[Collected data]
+ + +

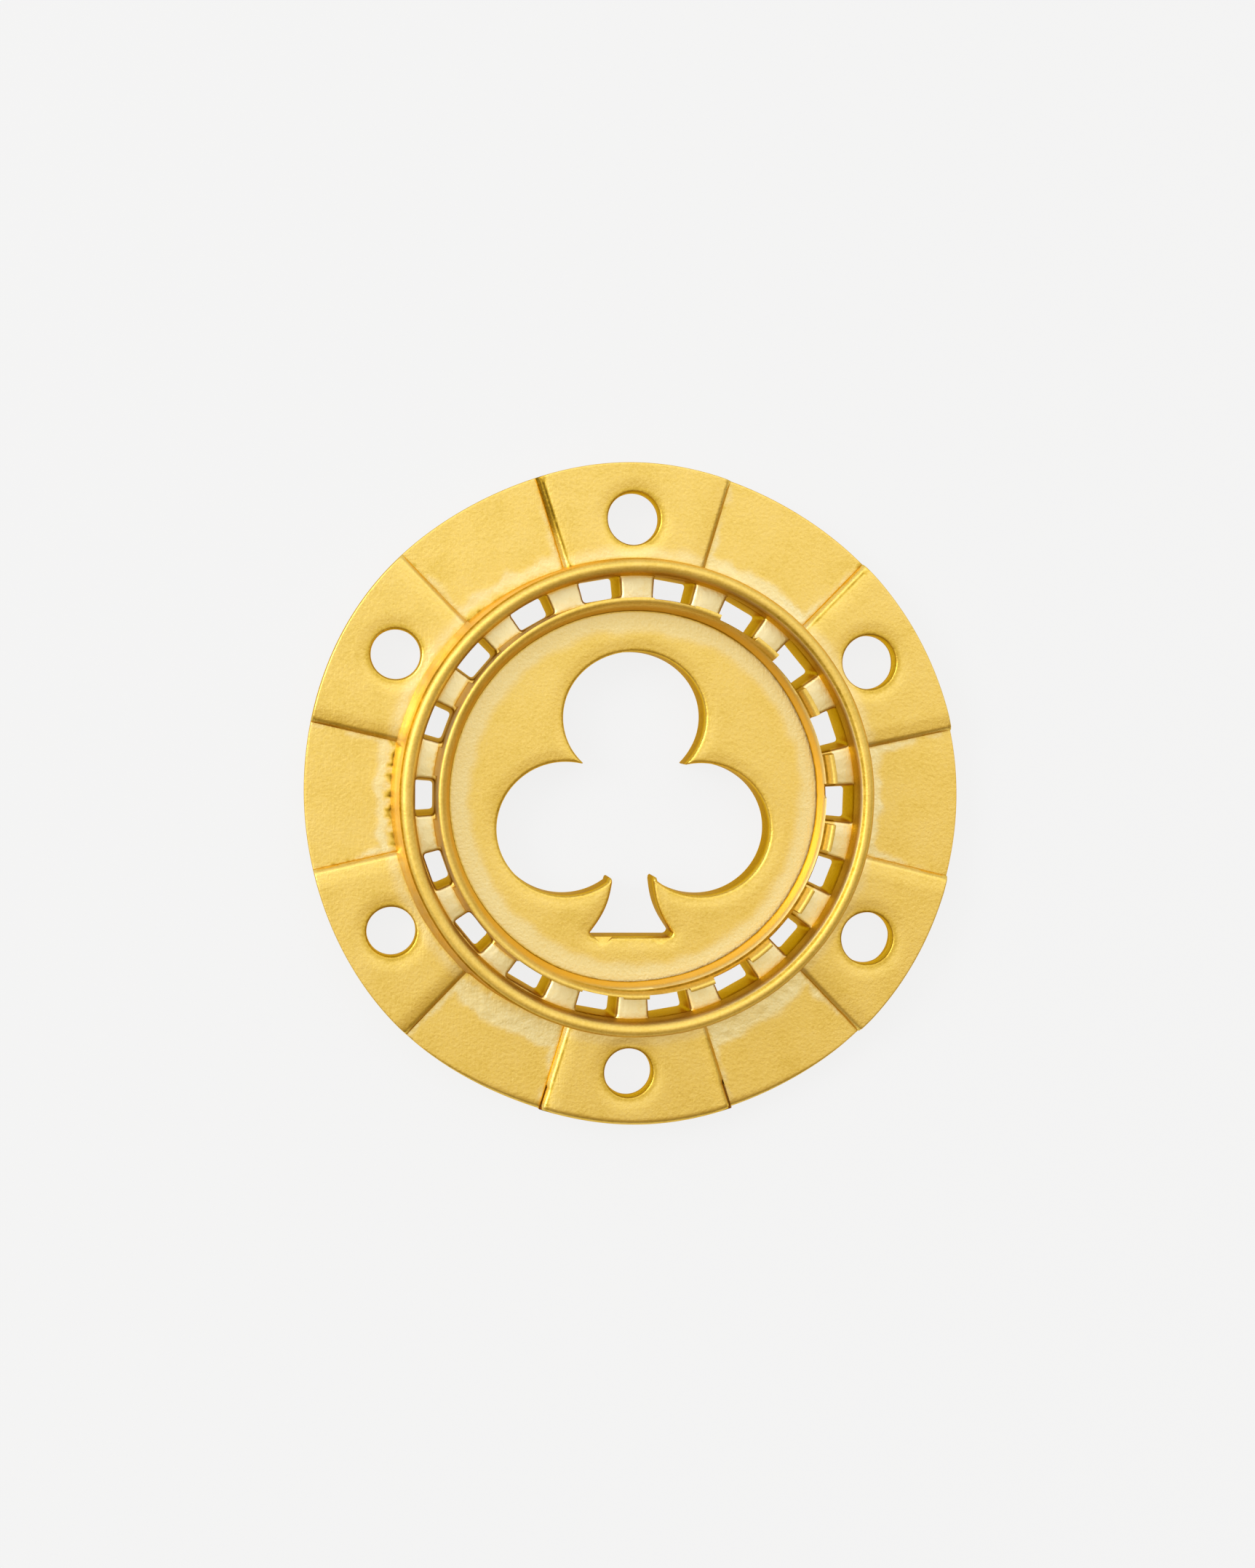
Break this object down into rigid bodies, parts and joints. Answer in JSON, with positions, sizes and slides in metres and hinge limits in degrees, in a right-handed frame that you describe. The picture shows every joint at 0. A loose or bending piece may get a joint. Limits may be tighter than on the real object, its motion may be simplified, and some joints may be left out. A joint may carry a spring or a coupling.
{
  "type": "dealer button",
  "caption": "Round gilt metal table marker with raised rim pads, a windowed ring between two beads, and a centre pierced with a club.",
  "frame": {"origin": "centre of the flat back face, on the table top when the button lies face up", "axes": "+Z out of the decorated face, +Y towards the top leaf of the club, +X to the right of the club"},
  "size_m": [0.0506, 0.0508, 0.0061],
  "materials": {
    "satin_gilt": "satin",
    "bead_gilt": "polished satin",
    "rib_gilt": "satin"
  },
  "bodies": {
    "root": {"flange_ring": "satin_gilt", "edge_pad_1": "satin_gilt", "edge_pad_2": "satin_gilt", "edge_pad_3": "satin_gilt", "edge_pad_4": "satin_gilt", "edge_pad_5": "satin_gilt", "edge_pad_6": "satin_gilt", "outer_bead_ring": "bead_gilt", "window_ring": "rib_gilt", "inner_bead_ring": "bead_gilt", "club_medallion": "satin_gilt"}
  },
  "joints": []
}
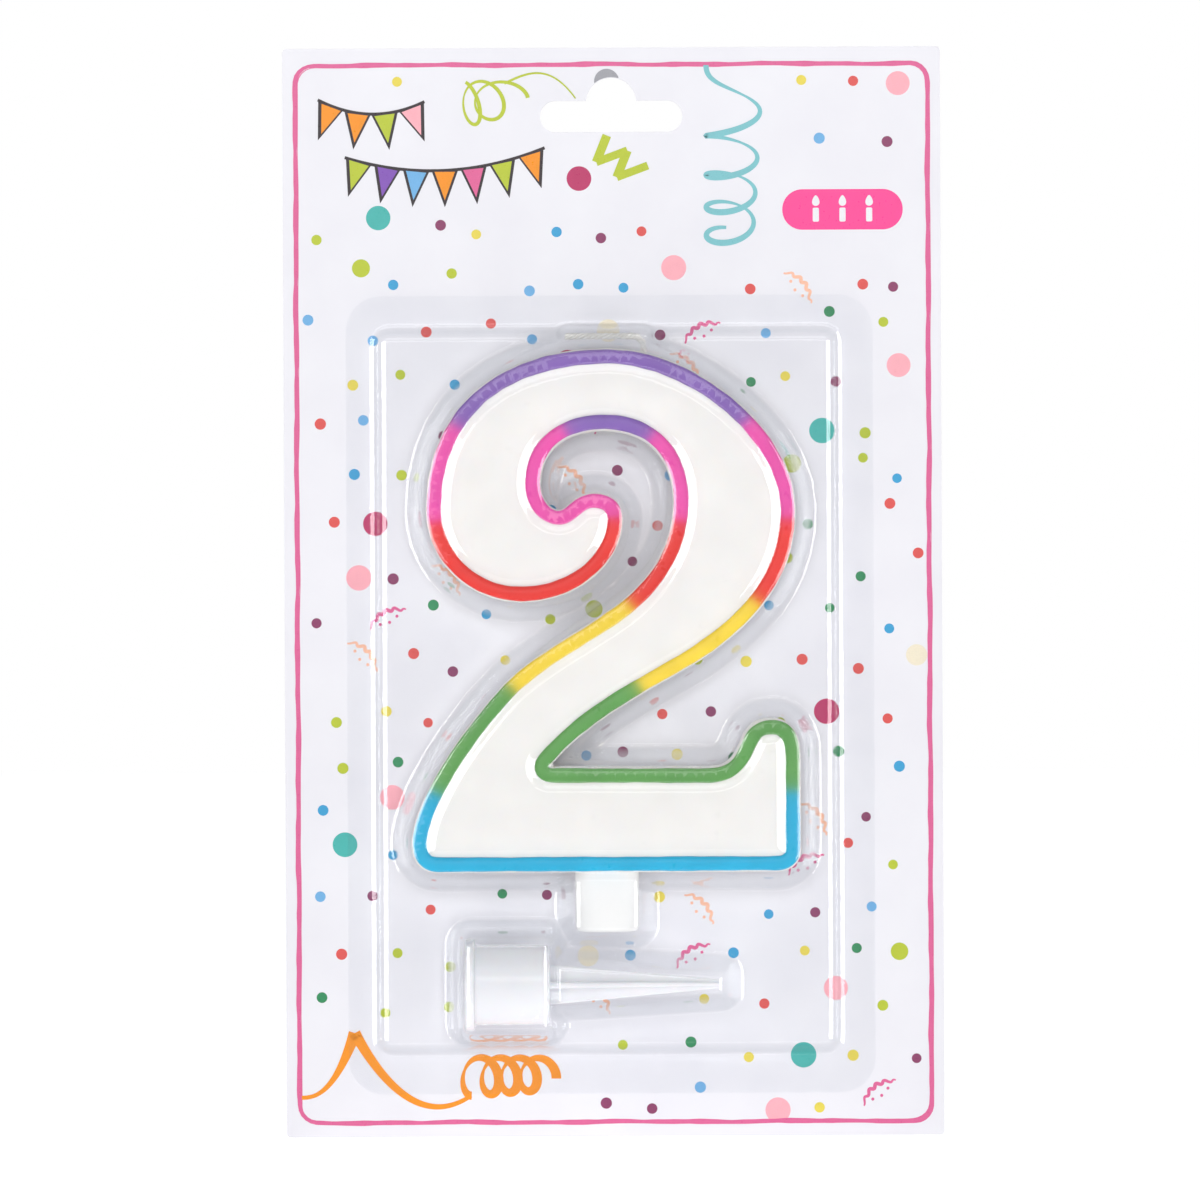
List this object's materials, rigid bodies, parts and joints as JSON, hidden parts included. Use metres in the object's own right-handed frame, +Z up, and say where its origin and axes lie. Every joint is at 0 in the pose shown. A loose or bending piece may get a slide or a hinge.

+ + +

**OBJECTIVE**
Go through the listing above and restate it word for word.

**TASK ANSWER**
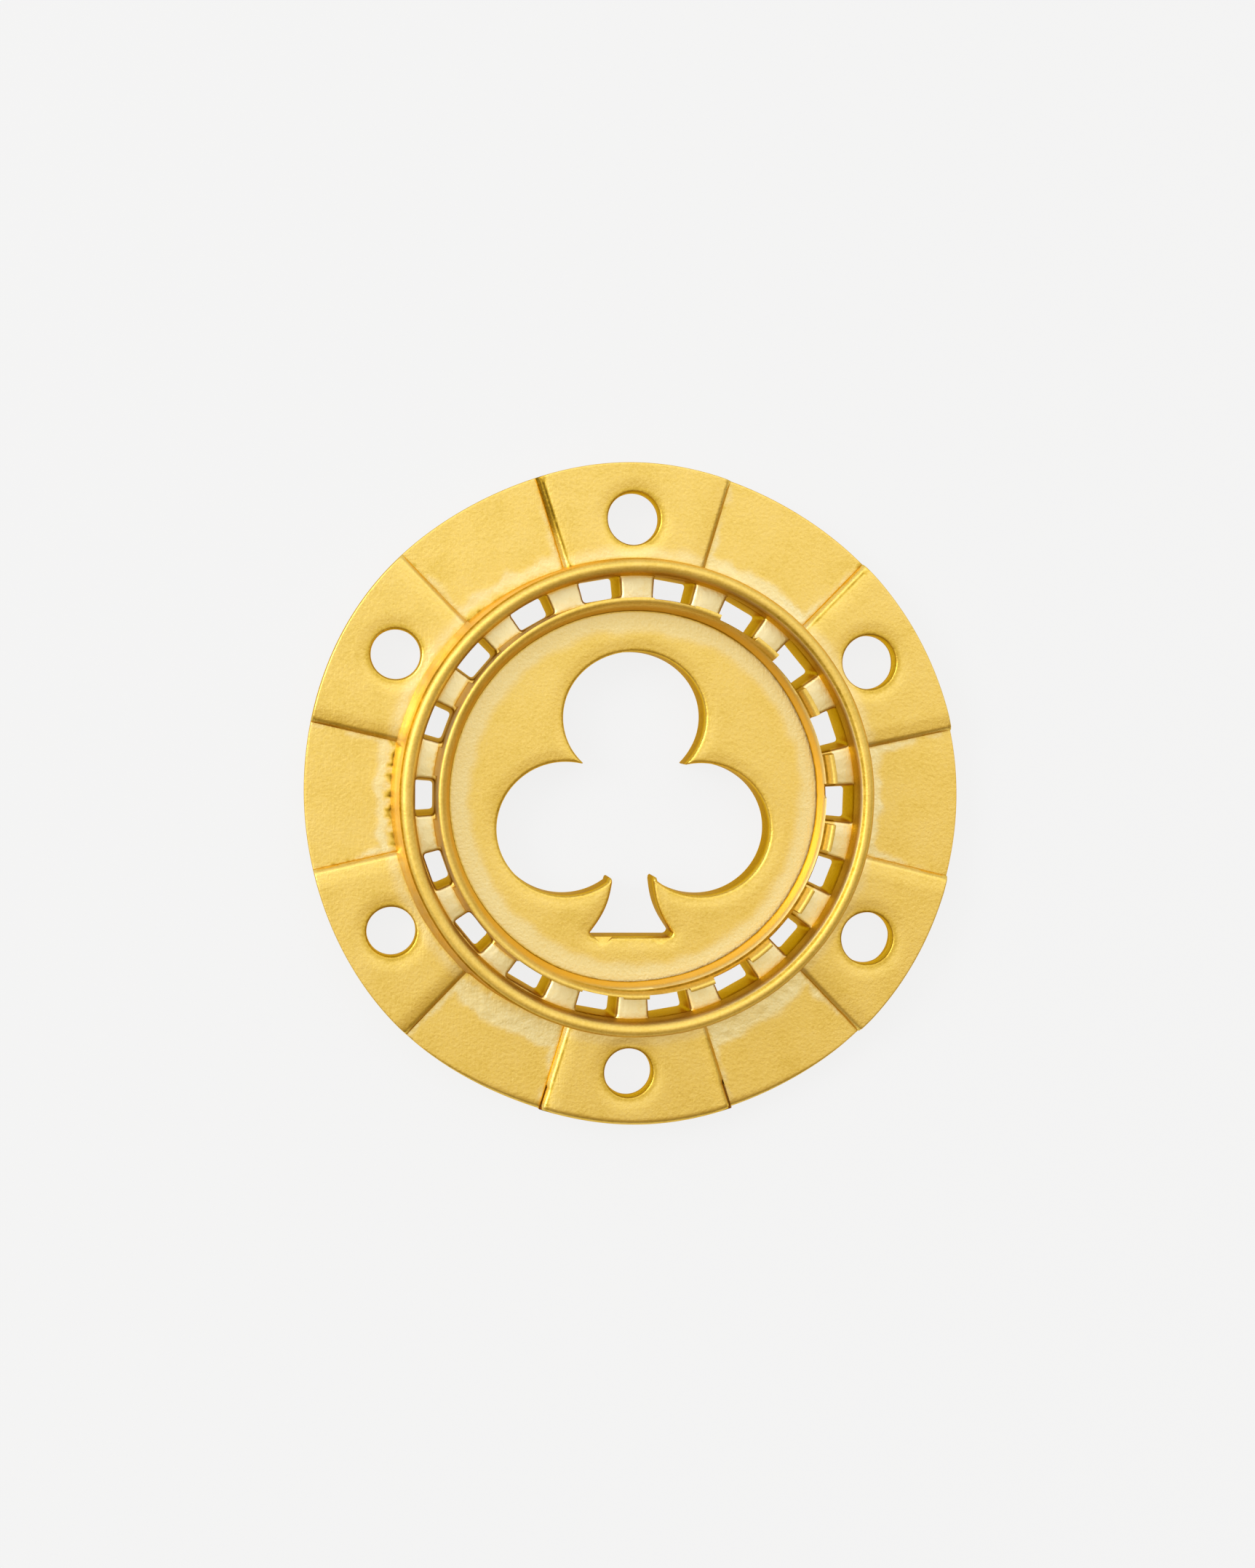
Break this object down into rigid bodies, parts and joints. Answer in JSON, with positions, sizes and slides in metres and hinge limits in degrees, in a right-handed frame that you describe. The picture shows every joint at 0. A loose or bending piece may get a joint. Limits may be tighter than on the real object, its motion may be simplified, and some joints may be left out. A joint may carry a spring or a coupling.
{
  "type": "dealer button",
  "caption": "Round gilt metal table marker with raised rim pads, a windowed ring between two beads, and a centre pierced with a club.",
  "frame": {"origin": "centre of the flat back face, on the table top when the button lies face up", "axes": "+Z out of the decorated face, +Y towards the top leaf of the club, +X to the right of the club"},
  "size_m": [0.0506, 0.0508, 0.0061],
  "materials": {
    "satin_gilt": "satin",
    "bead_gilt": "polished satin",
    "rib_gilt": "satin"
  },
  "bodies": {
    "root": {"flange_ring": "satin_gilt", "edge_pad_1": "satin_gilt", "edge_pad_2": "satin_gilt", "edge_pad_3": "satin_gilt", "edge_pad_4": "satin_gilt", "edge_pad_5": "satin_gilt", "edge_pad_6": "satin_gilt", "outer_bead_ring": "bead_gilt", "window_ring": "rib_gilt", "inner_bead_ring": "bead_gilt", "club_medallion": "satin_gilt"}
  },
  "joints": []
}
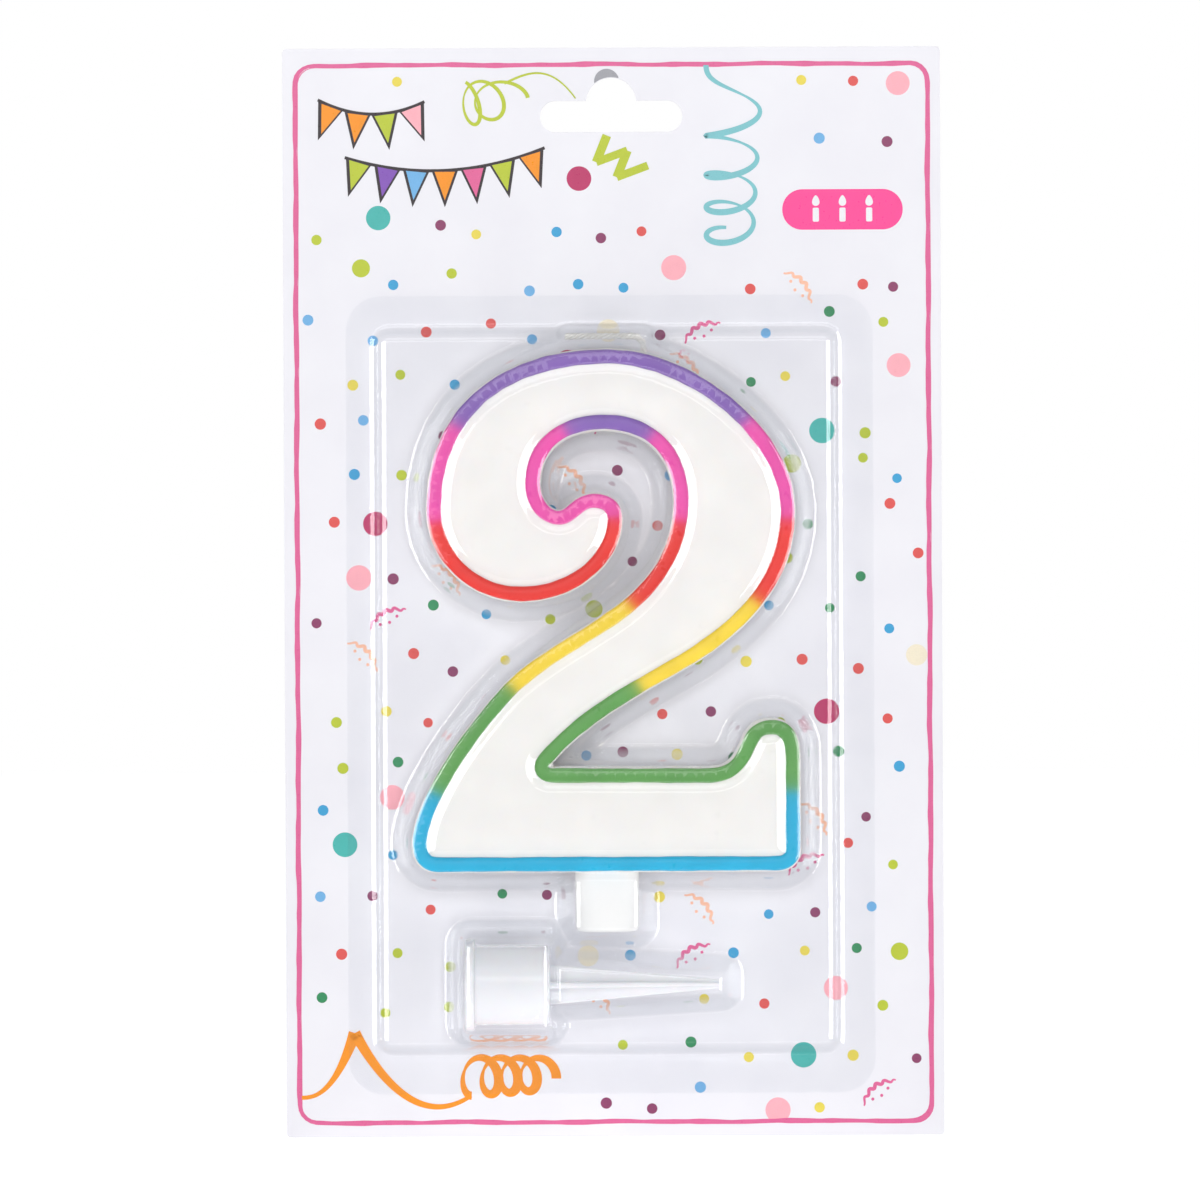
List this object's materials, rigid bodies, parts and joints as JSON, hidden parts included. Use metres in the object's own right-handed frame, +Z up, and say where its origin and axes lie. Every joint is at 0 in the pose shown. A loose or bending piece may get a slide or a hinge.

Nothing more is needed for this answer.